Zachary-area voters rejected a 10-year property tax that would have benefited the Lane Regional Medical Center, spurning the hospital's request that taxpayers help restore money lost in the local fight against the worldwide coronavirus pandemic.
The 60-year-old hospital had never sought public assistance before Saturday's election. While it recently received a major federal loan — $61 million to help it improve its facilities — it wanted residents to contribute $5.4 million annually over the next decade.
The effort failed miserably, losing by a 2-1 margin.
"The hospital has no plans to bring the tax proposition forward again in the future," said Julie McLin, the hospital's director of marketing and physician recruitment. "Of course, we're very disappointed it didn't pass."
The 20-mill property tax would have cost the owner of a $175,000 home about $200 a year. While there was no organized opposition to the proposal, some had said in social media channels that they didn't want their taxes to go up.
The hospital had said before the election it would try to maintain an appropriate service level if the tax failed. There is no plan to discontinue services.
On its website, before the election, Lane said its pandemic-related expenses had been greater than its revenue. Lane's revenue comes from charges for services to patients and from private and public insurance payments.
"The current COVID-19 pandemic reduced these revenue streams by more than 40% overall while increasing expenses related to COVID-19 patient care," the hospital said previously. The information page was gone Monday afternoon.
Since the pandemic began in March, Lane had for a time stopped elective procedures and surgeries, created separate areas for COVID-19 patients in its emergency room and outpatient clinics and created separate operating rooms for patients with the virus.
If the property tax effort had been successful, the hospital planned to add staff to care for COVID-19 patients and lower patient-to-nurse ratios for those patients; recruit physicians and specialists to "ensure access to even care" during such health crises and stock emergency levels of personal protection equipment.
The hospital said before the election that if the tax proposal failed it would be "doing everything possible to protect jobs by flexing/reducing hours, combining positions, and re-negotiating contracts."
"Our goal is to maintain the current level of healthcare without eliminating service lines, areas of care, or jobs," the hospital said.
Monday, McLin said, "We're going to utilize existing funds the best we can, to make the improvements.
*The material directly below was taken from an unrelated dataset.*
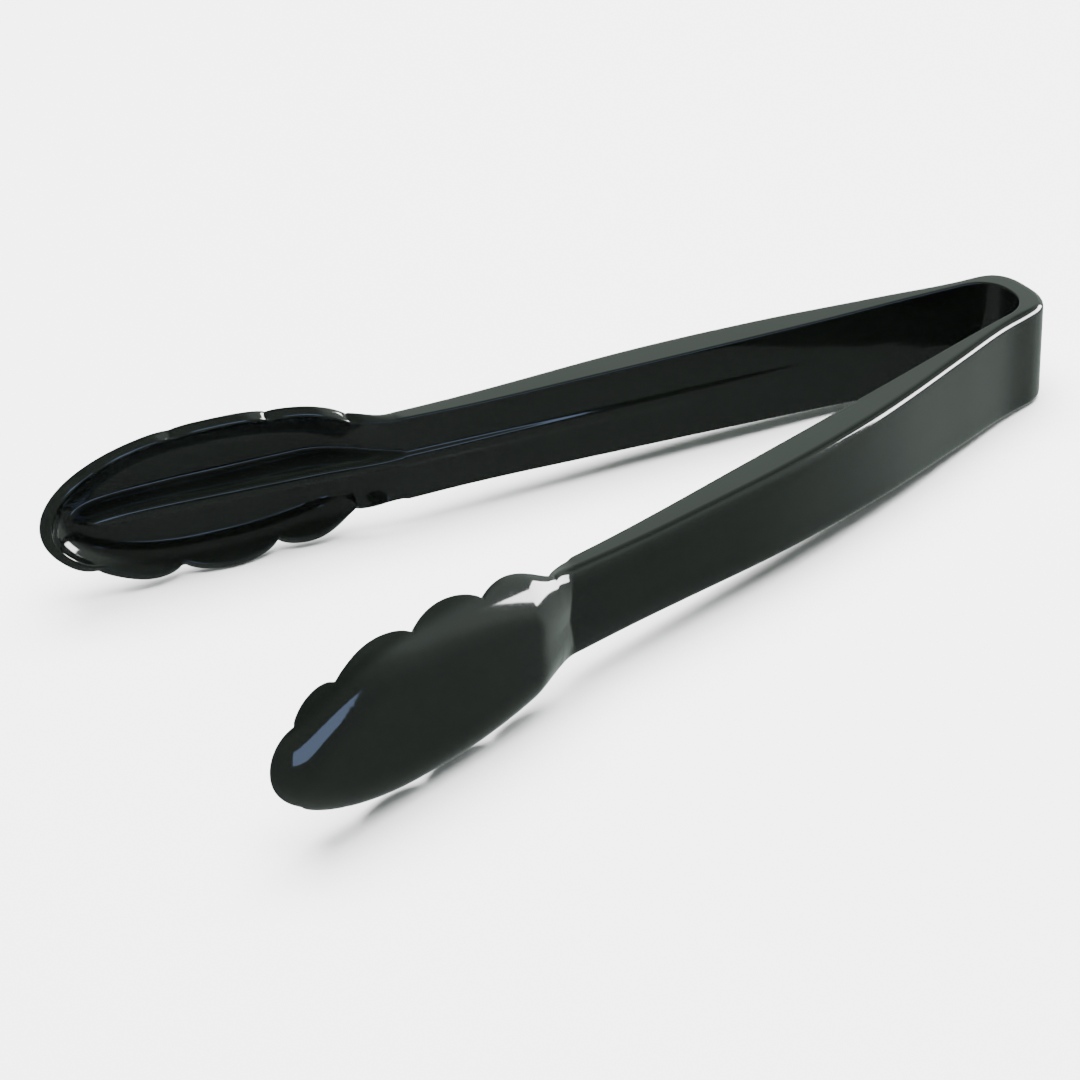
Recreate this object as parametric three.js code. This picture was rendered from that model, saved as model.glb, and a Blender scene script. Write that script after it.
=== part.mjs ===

We're just moving forward."
Last month, the hospital landed a $61 million loan from the U.S. Department of Agriculture to renovate 37,000 square feet of the hospital and build a new, four-story medical tower, with its groundbreaking expected in the spring of 2022.
The tower will house acute patient care rooms and surgical and intensive-care units, as well as a larger operating suite.
The loan was one of more than 250 made by the USDA in an effort to invest a total of $871 million nationwide into community facilities that include libraries and schools, as well as medical centers, in rural areas.